Image result for PONYO WATER GIF

Ponyo (2008)

(LO1:) The shot above is a perfect example of how water can be achieved. This water is so clear (like chalk streams), the way they have created this water is with four elements: white reflections on the top of the water surface, black ripple lines, water splash and wobbly lines for the distortion.  I like how the legs and arms wobble, these small details make the water look more realistic and have depth.

Image result for ponyo gif water

(LO1:) More wobbly-lined reflections as she steps into the water she disturbs the reflection and the ripples create a wobbly of them (top image). Shadows are scattered at the bottom of the water, creating the depth we see in the bottom picture. I like how the shark and Ponyo are semi-submerged and they are two separate colours.

(LO1:) I really love how juicy Ghibli creates there water. It is so realistic in it’s movement but the water always feels so full and juicy, filled with life they create this like above creating this 3-D ripple gives volume to the water and the shines.

The water in Ponyo (2008), can look very realistic, like in the GIFS above, but it also had a lot of creative and wild water. The water such as above, is shapely and free flowing. It has a lot of character and fluid movement that is completely unrealistic.

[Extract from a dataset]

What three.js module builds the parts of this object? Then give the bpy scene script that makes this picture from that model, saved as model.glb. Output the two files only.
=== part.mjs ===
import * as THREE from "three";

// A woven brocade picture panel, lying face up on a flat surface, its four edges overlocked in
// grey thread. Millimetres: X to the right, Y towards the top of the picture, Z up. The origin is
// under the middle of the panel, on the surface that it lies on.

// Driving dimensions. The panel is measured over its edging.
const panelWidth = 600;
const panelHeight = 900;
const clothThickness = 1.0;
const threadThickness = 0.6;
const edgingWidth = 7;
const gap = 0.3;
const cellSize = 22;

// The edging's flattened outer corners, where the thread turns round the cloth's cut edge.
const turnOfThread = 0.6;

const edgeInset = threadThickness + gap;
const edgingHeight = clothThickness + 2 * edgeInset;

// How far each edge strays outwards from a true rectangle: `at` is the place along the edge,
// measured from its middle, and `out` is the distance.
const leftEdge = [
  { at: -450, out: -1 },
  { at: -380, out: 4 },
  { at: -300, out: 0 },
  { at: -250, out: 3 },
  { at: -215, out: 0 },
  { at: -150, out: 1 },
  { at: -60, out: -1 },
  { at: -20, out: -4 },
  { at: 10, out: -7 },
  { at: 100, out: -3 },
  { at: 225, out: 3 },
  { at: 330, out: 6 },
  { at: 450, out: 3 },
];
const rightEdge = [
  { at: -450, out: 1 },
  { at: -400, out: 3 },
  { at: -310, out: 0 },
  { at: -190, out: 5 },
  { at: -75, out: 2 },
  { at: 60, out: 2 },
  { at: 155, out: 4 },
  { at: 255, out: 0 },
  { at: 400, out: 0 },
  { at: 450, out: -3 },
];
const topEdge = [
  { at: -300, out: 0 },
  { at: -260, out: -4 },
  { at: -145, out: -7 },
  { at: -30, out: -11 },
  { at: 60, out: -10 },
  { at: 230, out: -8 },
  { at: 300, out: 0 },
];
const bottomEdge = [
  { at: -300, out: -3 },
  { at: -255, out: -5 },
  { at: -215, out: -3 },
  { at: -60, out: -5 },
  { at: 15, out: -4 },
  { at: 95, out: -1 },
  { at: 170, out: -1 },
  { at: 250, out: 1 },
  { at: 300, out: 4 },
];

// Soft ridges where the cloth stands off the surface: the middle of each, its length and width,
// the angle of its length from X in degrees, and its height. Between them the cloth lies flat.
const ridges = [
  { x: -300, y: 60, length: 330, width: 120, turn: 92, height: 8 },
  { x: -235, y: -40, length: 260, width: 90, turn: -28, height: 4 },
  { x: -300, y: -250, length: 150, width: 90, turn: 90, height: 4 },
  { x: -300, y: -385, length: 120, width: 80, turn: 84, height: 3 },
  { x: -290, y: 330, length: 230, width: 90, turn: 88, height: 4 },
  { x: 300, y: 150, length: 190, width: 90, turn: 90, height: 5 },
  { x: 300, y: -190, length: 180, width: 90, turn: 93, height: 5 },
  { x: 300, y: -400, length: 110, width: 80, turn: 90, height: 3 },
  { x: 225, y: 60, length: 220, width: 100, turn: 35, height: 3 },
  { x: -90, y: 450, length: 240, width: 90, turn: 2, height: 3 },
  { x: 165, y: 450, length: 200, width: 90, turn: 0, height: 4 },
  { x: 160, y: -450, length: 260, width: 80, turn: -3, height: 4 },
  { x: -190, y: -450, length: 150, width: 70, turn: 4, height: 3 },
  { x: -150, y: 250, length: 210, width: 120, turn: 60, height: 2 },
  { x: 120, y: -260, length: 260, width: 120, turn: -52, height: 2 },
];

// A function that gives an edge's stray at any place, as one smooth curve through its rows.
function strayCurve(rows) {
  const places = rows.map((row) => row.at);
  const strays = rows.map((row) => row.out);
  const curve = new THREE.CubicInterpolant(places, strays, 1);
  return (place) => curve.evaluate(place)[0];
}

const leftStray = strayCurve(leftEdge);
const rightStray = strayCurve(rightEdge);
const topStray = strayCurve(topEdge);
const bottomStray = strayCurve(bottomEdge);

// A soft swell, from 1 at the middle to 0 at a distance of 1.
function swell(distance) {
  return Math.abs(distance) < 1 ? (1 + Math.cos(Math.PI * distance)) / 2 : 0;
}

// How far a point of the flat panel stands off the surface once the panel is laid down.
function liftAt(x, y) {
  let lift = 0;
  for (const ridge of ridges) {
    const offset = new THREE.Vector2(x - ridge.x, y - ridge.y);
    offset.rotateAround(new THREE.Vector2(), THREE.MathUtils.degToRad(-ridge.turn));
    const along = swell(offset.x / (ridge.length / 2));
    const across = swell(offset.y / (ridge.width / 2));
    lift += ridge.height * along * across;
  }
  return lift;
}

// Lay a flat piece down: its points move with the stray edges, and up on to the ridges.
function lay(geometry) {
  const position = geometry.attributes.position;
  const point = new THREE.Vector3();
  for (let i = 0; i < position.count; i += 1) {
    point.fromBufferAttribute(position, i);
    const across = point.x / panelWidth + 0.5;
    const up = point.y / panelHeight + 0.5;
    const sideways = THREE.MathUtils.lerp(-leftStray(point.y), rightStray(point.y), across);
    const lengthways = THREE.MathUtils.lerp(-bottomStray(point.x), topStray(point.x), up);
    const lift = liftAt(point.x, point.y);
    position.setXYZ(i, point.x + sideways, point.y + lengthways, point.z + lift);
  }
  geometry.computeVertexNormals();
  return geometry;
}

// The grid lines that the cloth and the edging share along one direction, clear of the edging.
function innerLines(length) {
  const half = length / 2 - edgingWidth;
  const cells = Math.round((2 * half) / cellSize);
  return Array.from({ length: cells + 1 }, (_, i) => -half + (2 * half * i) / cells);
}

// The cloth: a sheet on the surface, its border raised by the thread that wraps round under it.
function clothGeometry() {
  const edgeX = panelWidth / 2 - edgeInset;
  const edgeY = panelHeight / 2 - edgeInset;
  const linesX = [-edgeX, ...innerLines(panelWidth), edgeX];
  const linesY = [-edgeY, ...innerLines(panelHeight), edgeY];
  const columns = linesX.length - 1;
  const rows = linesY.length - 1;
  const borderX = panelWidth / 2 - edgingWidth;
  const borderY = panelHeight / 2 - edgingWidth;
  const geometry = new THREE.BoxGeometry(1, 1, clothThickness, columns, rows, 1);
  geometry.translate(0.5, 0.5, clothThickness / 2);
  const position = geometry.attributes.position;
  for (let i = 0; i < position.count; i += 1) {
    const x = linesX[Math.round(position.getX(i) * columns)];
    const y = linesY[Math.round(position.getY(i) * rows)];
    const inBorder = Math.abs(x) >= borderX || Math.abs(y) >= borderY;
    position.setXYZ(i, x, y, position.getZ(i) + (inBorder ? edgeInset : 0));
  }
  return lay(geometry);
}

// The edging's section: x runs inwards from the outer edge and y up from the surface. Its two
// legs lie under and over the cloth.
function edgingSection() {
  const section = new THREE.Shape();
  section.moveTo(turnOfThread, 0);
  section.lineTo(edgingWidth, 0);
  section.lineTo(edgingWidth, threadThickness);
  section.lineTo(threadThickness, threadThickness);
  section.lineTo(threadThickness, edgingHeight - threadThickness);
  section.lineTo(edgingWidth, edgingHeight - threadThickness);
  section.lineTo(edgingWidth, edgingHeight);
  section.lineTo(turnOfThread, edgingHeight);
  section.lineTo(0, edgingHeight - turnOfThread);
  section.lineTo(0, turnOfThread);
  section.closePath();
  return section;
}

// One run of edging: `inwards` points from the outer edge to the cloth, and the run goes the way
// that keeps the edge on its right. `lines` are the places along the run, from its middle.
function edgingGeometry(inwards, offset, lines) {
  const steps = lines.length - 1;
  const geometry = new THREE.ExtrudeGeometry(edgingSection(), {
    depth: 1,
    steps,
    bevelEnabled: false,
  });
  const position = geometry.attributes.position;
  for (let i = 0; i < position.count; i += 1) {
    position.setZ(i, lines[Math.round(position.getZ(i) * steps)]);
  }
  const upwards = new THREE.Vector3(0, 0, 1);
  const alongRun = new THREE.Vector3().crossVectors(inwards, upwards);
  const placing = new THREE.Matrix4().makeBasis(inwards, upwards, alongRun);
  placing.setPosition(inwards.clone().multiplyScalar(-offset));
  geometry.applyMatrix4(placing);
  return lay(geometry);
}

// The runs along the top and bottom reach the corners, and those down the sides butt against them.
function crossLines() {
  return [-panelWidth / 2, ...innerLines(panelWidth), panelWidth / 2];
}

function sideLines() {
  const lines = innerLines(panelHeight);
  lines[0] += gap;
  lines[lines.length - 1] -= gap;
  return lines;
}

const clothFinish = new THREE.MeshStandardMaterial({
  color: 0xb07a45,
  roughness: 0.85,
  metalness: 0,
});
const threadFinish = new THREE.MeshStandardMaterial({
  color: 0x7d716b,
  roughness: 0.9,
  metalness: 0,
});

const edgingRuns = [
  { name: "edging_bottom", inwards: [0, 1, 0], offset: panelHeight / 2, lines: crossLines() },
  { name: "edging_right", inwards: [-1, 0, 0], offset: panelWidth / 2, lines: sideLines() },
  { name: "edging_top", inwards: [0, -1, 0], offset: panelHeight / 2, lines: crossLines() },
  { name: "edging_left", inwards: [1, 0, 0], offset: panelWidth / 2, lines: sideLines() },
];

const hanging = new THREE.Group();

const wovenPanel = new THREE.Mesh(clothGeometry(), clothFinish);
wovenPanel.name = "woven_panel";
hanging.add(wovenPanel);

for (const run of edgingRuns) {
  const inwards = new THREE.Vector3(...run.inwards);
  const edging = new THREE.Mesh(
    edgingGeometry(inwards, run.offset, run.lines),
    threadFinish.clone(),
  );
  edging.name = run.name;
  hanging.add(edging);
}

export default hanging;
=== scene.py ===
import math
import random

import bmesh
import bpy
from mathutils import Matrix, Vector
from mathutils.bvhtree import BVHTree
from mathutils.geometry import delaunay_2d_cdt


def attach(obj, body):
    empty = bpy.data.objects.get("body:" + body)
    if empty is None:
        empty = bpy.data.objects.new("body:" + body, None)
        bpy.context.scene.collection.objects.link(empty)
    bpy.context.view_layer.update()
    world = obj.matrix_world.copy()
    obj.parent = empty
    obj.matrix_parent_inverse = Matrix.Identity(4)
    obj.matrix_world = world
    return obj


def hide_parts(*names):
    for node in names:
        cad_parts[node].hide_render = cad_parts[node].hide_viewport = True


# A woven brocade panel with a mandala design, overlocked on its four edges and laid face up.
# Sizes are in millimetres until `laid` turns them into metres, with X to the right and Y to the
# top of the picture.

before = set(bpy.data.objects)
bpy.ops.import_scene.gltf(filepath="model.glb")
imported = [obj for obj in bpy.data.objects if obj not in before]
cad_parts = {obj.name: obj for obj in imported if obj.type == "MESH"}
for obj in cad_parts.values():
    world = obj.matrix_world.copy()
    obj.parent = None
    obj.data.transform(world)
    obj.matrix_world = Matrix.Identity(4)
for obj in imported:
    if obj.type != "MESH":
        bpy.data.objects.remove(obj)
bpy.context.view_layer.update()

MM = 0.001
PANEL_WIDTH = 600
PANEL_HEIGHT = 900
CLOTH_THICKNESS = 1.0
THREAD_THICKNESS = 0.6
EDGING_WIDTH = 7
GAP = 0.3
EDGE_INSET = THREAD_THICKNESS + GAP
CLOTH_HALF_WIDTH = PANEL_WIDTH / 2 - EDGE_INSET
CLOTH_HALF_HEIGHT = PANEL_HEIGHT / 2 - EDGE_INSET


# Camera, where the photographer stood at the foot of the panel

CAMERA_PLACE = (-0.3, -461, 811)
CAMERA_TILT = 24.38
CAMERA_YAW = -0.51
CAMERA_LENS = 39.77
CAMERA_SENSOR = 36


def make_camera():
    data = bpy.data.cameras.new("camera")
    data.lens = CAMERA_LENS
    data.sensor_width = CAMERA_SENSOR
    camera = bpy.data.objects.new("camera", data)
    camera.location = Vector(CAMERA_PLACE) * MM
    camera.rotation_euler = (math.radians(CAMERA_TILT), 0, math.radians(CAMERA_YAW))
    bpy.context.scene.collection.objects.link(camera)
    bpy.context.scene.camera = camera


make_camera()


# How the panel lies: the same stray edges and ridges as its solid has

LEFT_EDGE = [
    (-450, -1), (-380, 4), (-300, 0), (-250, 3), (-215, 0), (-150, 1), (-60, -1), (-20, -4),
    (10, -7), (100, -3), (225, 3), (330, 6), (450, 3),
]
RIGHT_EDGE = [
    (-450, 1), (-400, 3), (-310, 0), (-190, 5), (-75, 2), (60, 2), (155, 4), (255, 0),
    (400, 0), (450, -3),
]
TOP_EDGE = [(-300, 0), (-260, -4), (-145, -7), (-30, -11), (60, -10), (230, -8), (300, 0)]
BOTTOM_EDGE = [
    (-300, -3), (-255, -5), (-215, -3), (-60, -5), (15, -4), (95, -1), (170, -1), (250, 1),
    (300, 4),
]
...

At times the sea has turned into giant water fish, had eyes and moved like string. It’s nice to see how I could also be creative, being free to think what is the most effective way to show the water.

More water in animation

(LO1:) In this shot of Quest for Camelot (1998) the lead character’s age change through every ripple of the water. This happens as the image is distorted. It’s a clever use of the water and shows how the ripple disrupts a reflection.

(LO1:) I like this scene in the Little Mermaid II (2000) where Melody swims over the still water and we have this wonderful reflection of the cloudy day which is only disrupted by her own arms swimming.  The ripples distort but do not ruin the sky.

(LO1:) Sometimes animating water doesn’t need to be complex, just a simple ripple can give that illusion of water. In the above shot a gradient watercolour illustrates the surface of the water – still water doesn’t need to have too much animation and the ripple brings life to the scene. Two colours are used to create the ripple, white (light) and a dark grey (shadow) – it’s animated smoothly across the scene, simple but effective.

(LO1:) The water in this scene is more lively and has more movement. The ripples are in  white and move with the tide back and forth. The water is also clear so we can see the man in the water, he is just tinted a darker colour. I want to understand exactly the way they create these shots – even if this is too difficult for me to create, learning about the process has helped to understand this.

(LO1:) This water is satisfyingly clear. As I am also trying to create clear waters, I thought that I must include this GIF above. The water is so clear that we see every detail of the objects below. The leaf is a good way of creating that idea of a flowing stream. And the small lines and splash at the bottom of the water fall also add to this illusion. Everything else in the scene is still apart from the water which brings the picture to life!